C’est en «INTA», et plus particulièrement au sommet de cette Commission chargée des politiques commerciales de l’UE avec les États tiers, composée de 43 députés titulaires, et autant de suppléants, qu’on retrouve la dream team des soutiens au Polisario. Sur les cinq eurodéputés qui composent le bureau de cette commission, trois siégeaient dans l’intergroupe «Sahara occidental». À commencer par son président: Bernd Lange, socialiste allemand, eurodéputé depuis trente ans! Sa première vice-présidente, Manon Aubry, co-présidente du groupe The Left, et la quatrième vice-présidente, Kathleen Van Brempt, socialiste flamande qui siégeait dans le précédent mandat au poste clé -dans cette commission- de rapporteur permanent sur le Maghreb.
«Dans le droit fil du soutien à la marocanité du Sahara affiché par la France, il faudra compter sur la réaction des coordinateurs français de Renew (Marie-Pierre Vedrenne) et de Patriotes pour l’Europe (Thierry Mariani), ce dernier ayant déjà réclamé une réunion similaire avec le Maroc.»
Le 2 décembre dernier, les eurodéputés membres d’INTA accueillaient la Commission européenne pour un échange de vues sur les arrêts de la Cour de Justice de l’UE du 4 octobre 2024. Si les représentants des DG de la Commission, Commerce et Taxud (Fiscalité et Union douanière), ont su unir leurs voix… pour ne rien dire sur l’avenir des accords commerciaux avec le Maroc, le nouveau rapporteur sur le Maghreb, Lynn Boylan, élue irlandaise des Greens, a démarré son intervention par un message clair: «La gauche se réjouit de la décision de la Cour», avant de demander à la Commission d’entrer en négociations avec le Polisario.
Comme on n’est jamais si bien servi que par soi-même, voici que le groupe de suivi Maghreb invite dans la foulée, pour la fin du mois de janvier, des représentants du Front Polisario, afin d’un échange de vues sur «l’implémentation au Sahara occidental des accords commerciaux UE-Maroc relatifs à la pêche, au commerce de produits agricoles et de la pêche, et à la labellisation des produits agricoles originaires du Sahara occidental». Bien que les organisateurs de cette rencontre aient privilégié le huis clos pour échanger avec leurs camarades indépendantistes, il s’agit déjà d’une nécessaire rupture avec les rassemblements confidentiels de l’intergroupe «Sahara occidental»: sont officiellement à l’agenda du PE la date et l’objet de la réunion; et surtout au caractère partisan de l’organisation répond le pluralisme des échanges puisque tous les groupes politiques pourront y assister. Dans le droit fil du soutien à la marocanité du Sahara affiché par la France, il faudra compter sur la réaction des coordinateurs français de Renew (Marie-Pierre Vedrenne) et de Patriotes pour l’Europe (Thierry Mariani), ce dernier ayant déjà réclamé une réunion similaire avec le Maroc.

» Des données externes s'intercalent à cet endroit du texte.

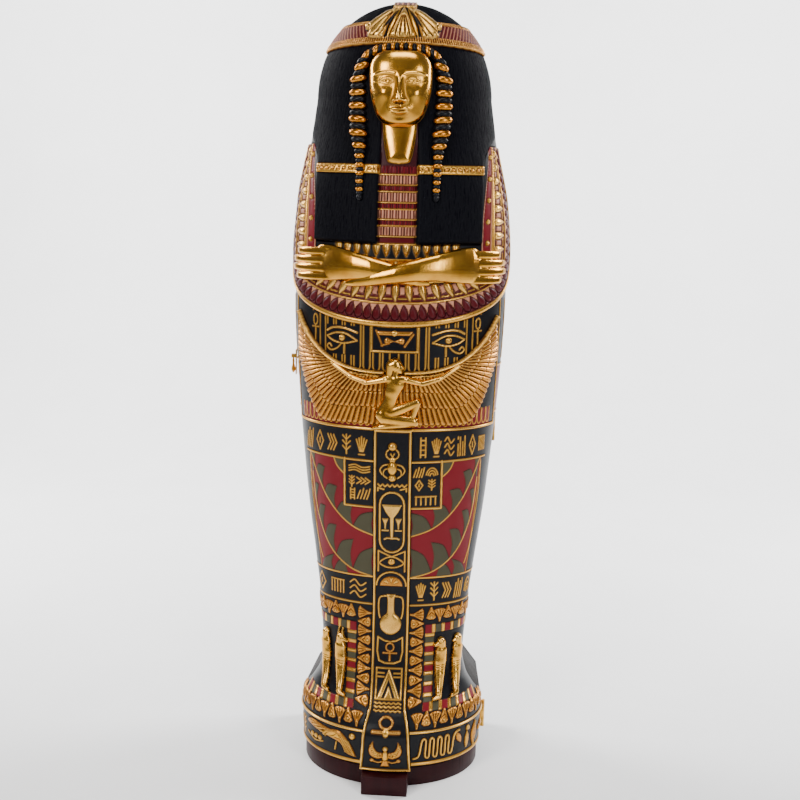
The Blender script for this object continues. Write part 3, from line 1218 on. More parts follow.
def door_finish():
    material, tree, shader = new_material("painted_and_gilded")
    paint, gilt = attribute(tree, "paint", "Color"), attribute(tree, "gilt")
    hollow, edge, polish = attribute(tree, "hollow"), attribute(tree, "edge"), attribute(tree, "polish")
    cloudy, fine = noise(tree, 26.0, 4.0), noise(tree, 420.0, 3.0)
    grime = reckon(tree, "MULTIPLY", hollow, ramp(tree, cloudy, 0.3, 0.7, 0.9, 1.5), True)
    worn = mixed(tree, 1.0, paint, (0.62, 0.46, 0.34, 1), "MULTIPLY")
    toned = mixed(tree, ramp(tree, cloudy, 0.40, 0.66, 0.0, 0.55), paint, worn)
    toned = mixed(tree, reckon(tree, "MULTIPLY", grime, 0.95), toned, (*BROWN[0], 1.0))
    shade = mixed(tree, reckon(tree, "MULTIPLY", hollow, 0.80), paint, (0.002, 0.001, 0.002, 1))
    colour = mixed(tree, gilt, shade, toned)
    bright = reckon(tree, "MULTIPLY", edge, reckon(tree, "MULTIPLY", gilt, 0.30))
    colour = mixed(tree, bright, colour, (0.92, 0.60, 0.18, 1))
    tree.links.new(colour, shader.inputs["Base Color"])
    metal = reckon(tree, "SUBTRACT", gilt, reckon(tree, "MULTIPLY", grime, 0.70), True)
    tree.links.new(metal, shader.inputs["Metallic"])
    rough = ramp(tree, fine, 0.3, 0.7, 0.24, 0.34)
    rough = reckon(tree, "SUBTRACT", rough, reckon(tree, "MULTIPLY", polish, 0.08), True)
    rough = reckon(tree, "ADD", rough, reckon(tree, "MULTIPLY", hollow, 0.35), True)
    rough = reckon(tree, "ADD", rough, ramp(tree, gilt, 0.0, 1.0, 0.07, 0.0), True)
    tree.links.new(rough, shader.inputs["Roughness"])
    plain = reckon(tree, "ADD", 1.0, reckon(tree, "MULTIPLY", polish, 0.2))
    plain = reckon(tree, "SUBTRACT", plain, reckon(tree, "MULTIPLY", hollow, 0.9), True)
    tree.links.new(reckon(tree, "MULTIPLY", plain, 0.17), shader.inputs["Specular IOR Level"])
    coarse = reckon(tree, "MULTIPLY", noise(tree, 160.0, 4.0), 0.8)
    grain = reckon(tree, "ADD", coarse, reckon(tree, "MULTIPLY", fine, 0.4))
    bumped(tree, shader, grain, 0.16, 0.0010)
    return material


DOOR_FINISH = door_finish()
print("door finish ready")

# %% [markdown]
# ## Wrap the sheets round the form
# A grid primitive with a point for every point of the sheet is laid on the form and lifted by
# the relief. A second, coarser grid is the smooth inner wall of the casting, 9 mm behind, and a
# fan of triangles joins their edges so that the piece is closed. The door is made in four such
# pieces, one above the other, to keep each of them a manageable size.

# %% Closed pieces from sheets


def wrapped_grid(name, places):
    """A grid primitive with a point at each given place."""
    rows, columns = places.shape[:2]
    bpy.ops.object.select_all(action="DESELECT")
    bpy.ops.mesh.primitive_grid_add(x_subdivisions=columns - 1, y_subdivisions=rows - 1, size=1.0)
    piece = bpy.context.object
    piece.name = piece.data.name = name
    piece.data.vertices.foreach_set("co", places.reshape(-1))
    return piece


def border(rows, columns, step=1):
    """Indices round the edge of a grid, once round from its first corner."""
    low = [(0, j) for j in range(0, columns, step)] + [(i, columns - 1) for i in range(step, rows, step)]
    high = [(rows - 1, j) for j in range(columns - 1 - step, -1, -step)]
    return low + high + [(i, 0) for i in range(rows - 1 - step, 0, -step)]


def close_behind(piece, rows, columns, back_places, step):
    """Add the inner wall behind a grid and join the two round their edge."""
    bm = bmesh.new()
    bm.from_mesh(piece.data)
    bm.verts.ensure_lookup_table()
    front = [bm.verts[i * columns + j] for i, j in border(rows, columns)]
    back_rows, back_columns = back_places.shape[:2]
    wall = [[bm.verts.new(p) for p in row] for row in back_places]
    for i in range(back_rows - 1):
        for j in range(back_columns - 1):
            bm.faces.new((wall[i][j], wall[i + 1][j], wall[i + 1][j + 1], wall[i][j + 1]))
    back = [wall[i][j] for i, j in border(back_rows, back_columns)]
    middle = step // 2
    for k in range(len(back)):
        a, b = back[k], back[(k + 1) % len(back)]
        fine = [front[(k * step + m) % len(front)] for m in range(step + 1)]
        for m in range(step):
            made = bm.faces.new((fine[m + 1], fine[m], a if m < middle else b))
            made.edges[0].smooth = False
        bm.faces.new((fine[middle], a, b))
    for face in bm.faces:
        face.smooth = True
    for a, b in zip(back, back[1:] + back[:1]):
        bm.edges.get((a, b)).smooth = False
    bmesh.ops.recalc_face_normals(bm, faces=bm.faces)
    bm.to_mesh(piece.data)
    bm.free()


def carry_paint(piece, fields, inside=(0.020, 0.014, 0.012)):
    """Write the sheet's paint to the piece. Points past the sheet's own get the plain inside."""
    count = len(piece.data.vertices)
    for name, field in fields.items():
        flat = np.zeros((count, 4 if name == "paint" else 1))
        if name == "paint":
            flat[:, :3], flat[:, 3] = inside, 1.0
            flat[: field.shape[0], :3] = field
            made = piece.data.attributes.new(name, "FLOAT_COLOR", "POINT")
            made.data.foreach_set("color", flat.reshape(-1))
        else:
            flat[: field.shape[0], 0] = field
            made = piece.data.attributes.new(name, "FLOAT", "POINT")
            made.data.foreach_set("value", flat.reshape(-1))


def finish_piece(piece, material, body, node=None):
    """Hang a finished piece on its body."""
    if not piece.data.materials:
        piece.data.materials.append(material)
    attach(piece, body)
    if node:
        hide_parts(node)
    print(piece.name, len(piece.data.polygons), "faces")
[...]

Si les manœuvres de l’extrême gauche européenne ne connaissent pas de répit, c’est aussi que le temps est compté -comme il l’est pour la Commission européenne, sommée de résoudre, en 2025, l’équation impossible entre les conclusions d’une Cour à Luxembourg et l’affirmation, non seulement dans les mots mais par la preuve, de l’importance donnée au partenariat stratégique avec Rabat.